Читаем Воспоминания о Марине Цветаевой полностью

Обычная ноша романтиков — разрыв между действительностью и мечтой, их одышка здесь и полное дыхание только на вершинах, в лазури, — у МИ еще была отягощена грузом постоянной нужды, тяжкого физического труда, оскорблений, унижений и одиночества. Она была трижды изгнанницей, ибо в эмиграции была чужой и как человек — трудный, неспособный к простым человеческим отношениям, и как романтик, тоскующий в земном плену, и как поэт, выполняющий свое послание. Эту свою трагедию Цветаева переживала постоянно, вплоть до последнего часа, когда выходом оказалось самоубийство.

Но помимо романтизма природного МИ принадлежала к романтизму как литературной школе. Ее учителями были главным образом немецкие романтики двадцатых годов прошлого столетия, она читала их в подлиннике, знала великолепно и цитировала наизусть — память у нее была исключительная. Она всегда перемежала разговоры со мной цитатами из своих любимцев — Гофмана, Гёльдерлина, Шамиссо, поэтов эпохи «бури и натиска». Очень любила Гейне и Клейста, а из французов — Готье, некоторые поэмы Гюго, новеллы Мериме и романы Стендаля. Одно время сильно увлекалась «Большим Мольном» Алена Фурнье.
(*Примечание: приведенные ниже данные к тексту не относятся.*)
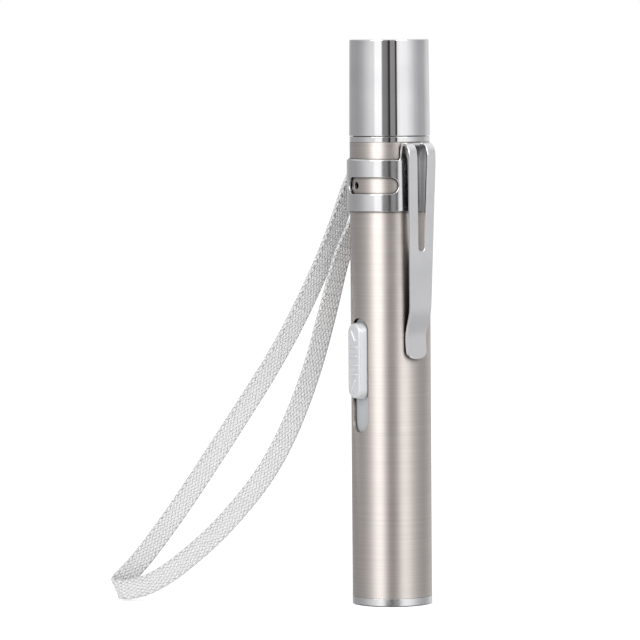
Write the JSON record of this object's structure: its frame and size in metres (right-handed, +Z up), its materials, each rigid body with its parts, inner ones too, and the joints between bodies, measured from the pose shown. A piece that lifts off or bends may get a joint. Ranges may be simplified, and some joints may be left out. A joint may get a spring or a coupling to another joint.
{
  "type": "examination penlight",
  "caption": "Slim metal penlight with a pull-off cap over a USB plug, a slide switch, a sprung pocket clip and a braided wrist lanyard.",
  "frame": {"origin": "on the pen's axis, in the plane of the rim that it stands on (the light end)", "axes": "+Z up the axis to the cap, +X to the clip, -Y to the slide switch, -X to the lanyard"},
  "size_m": [0.0439, 0.0444, 0.099],
  "materials": {
    "brushed_tube": "stainless steel tube, brushed round the axis",
    "chrome": "bright chrome plate",
    "clip_chrome": "satin-bright chrome plate on spring steel",
    "lens_clear": "clear polished window",
    "reflector_aluminium": "bright metallised cup",
    "white_phosphor": "white LED phosphor",
    "warm_phosphor": "warm LED phosphor",
    "board_white": "white solder mask",
    "board_green": "green solder mask",
    "fibre_washer": "fibre insulation",
    "cell_wrap": "shrink wrap on the cell",
    "nickel": "nickel strip",
    "wire_jacket": "PVC wire insulation",
    "chassis_plastic": "moulded natural ABS",
    "black_plastic": "moulded black plastic",
    "indicator_lens": "clear acrylic light pipe",
    "gold_contact": "gold-flashed contact",
    "tin_pin": "tinned pin",
    "plug_steel": "plated plug shell",
    "knob_silver": "satin silver-grey ABS",
    "shutter_grey": "light grey ABS",
    "strap_braid": "white braided polyester",
    "strap_weld": "heat-welded strap end"
  },
  "bodies": {
    "barrel": {"body_tube": "brushed_tube", "tail_bezel": "chrome", "lens_window": "lens_clear", "reflector": "reflector_aluminium", "led_board": "board_white", "white_led": "white_phosphor", "warm_led": "warm_phosphor", "insulating_washer": "fibre_washer", "battery_cell": "cell_wrap", "battery_tabs": "nickel", "led_wires": "wire_jacket", "inner_chassis": "chassis_plastic", "main_board": "board_green", "charger_chip": "black_plastic", "indicator_led": "white_phosphor", "light_pipe": "indicator_lens", "slide_switch": "black_plastic", "switch_pins": "tin_pin", "plug_holder": "chassis_plastic", "collar_ring": "chrome", "usb_core": "black_plastic", "usb_shell": "plug_steel", "usb_contacts": "gold_contact", "clip_band": "chrome", "lanyard_strap": "strap_braid", "lanyard_joint": "strap_weld"},
    "cap": {"cap_shell": "chrome"},
    "slider": {"switch_knob": "knob_silver", "switch_shutter": "shutter_grey", "switch_lever": "black_plastic"},
    "clip": {"clip_arm": "clip_chrome"}
  },
  "joints": [
    {"name": "cap_pull", "type": "slide", "parent": "barrel", "child": "cap", "axis": [0, 0, 1], "range_m": [0, 0.02]},
    {"name": "switch_slide", "type": "slide", "parent": "barrel", "child": "slider", "axis": [0, 0, 1], "range_m": [-0.0056, 0]},
    {"name": "clip_flex", "type": "hinge", "parent": "barrel", "child": "clip", "pos_m": [0.00778, 0, 0.08075], "axis": [0, -1, 0], "range_deg": [0, 6], "stiffness_Nm_per_rad": 1.8, "springref_deg": -1.72}
  ]
}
Многих удивляли некоторые ее суждения о писателях и книгах. МИ, например, определенно не любила ни Толстого, ни Достоевского, они ей были чужды. Она со смехом говорила, что на необитаемый остров взяла бы не их романы, а «Соборяне» Лескова и «Семейную хронику» Аксакова. Пушкина она боготворила, а Лермонтов ее чем-то отталкивал, ей не по душе был его демонизм и байронизм. Напрасно в одной из наших долгих литературных бесед я доказывал ей, что Лермонтов не имитировал Байрона, а находил в нем самого себя, что юношеская поза превратилась у него в жизненную правду, восхищался силой и музыкой его стихов и даже сравнивал ее собственные непрестанные переносы (анжанбеман) — строчные, строфические и слоговые — с лермонтовскими, — она уклонялась от прямого ответа. И вдруг начинала удивляться, что у нас в XIX веке не было ни одной женщины-поэта, исключая Каролины Карловны Янш (она именно так ее называла), в тридцать лет вышедшей за Павлова, откуда и пошла ее русская фамилия. МИ неизменно прибавляла: Каролина родилась в Ярославле, а умерла в родном Дрездене. После нее было какое-то движение в начале нашего столетия — стиль «Либерти», вроде Лохвицкой — и безжалостно цитировала: «Поля, закатом позлащенные, уходят в розовую даль, в мои мечты неизреченные вплелась вечерняя печаль». А потом вдруг — Ахматова. МИ ею восторгалась, посвящала ей стихи. Говорят, что Ахматова к цветаевской поэзии относилась сдержанно — это, впрочем, вполне естественно.

Бунина МИ считала реалистом и рассказчиком, то есть отрицала в нем истинно духовную сущность. Высоко ставила Ремизова, говорила, что его писательство — подвиг солдата на посту и для России он сделал больше, чем все эмигрантские политики, вместе взятые.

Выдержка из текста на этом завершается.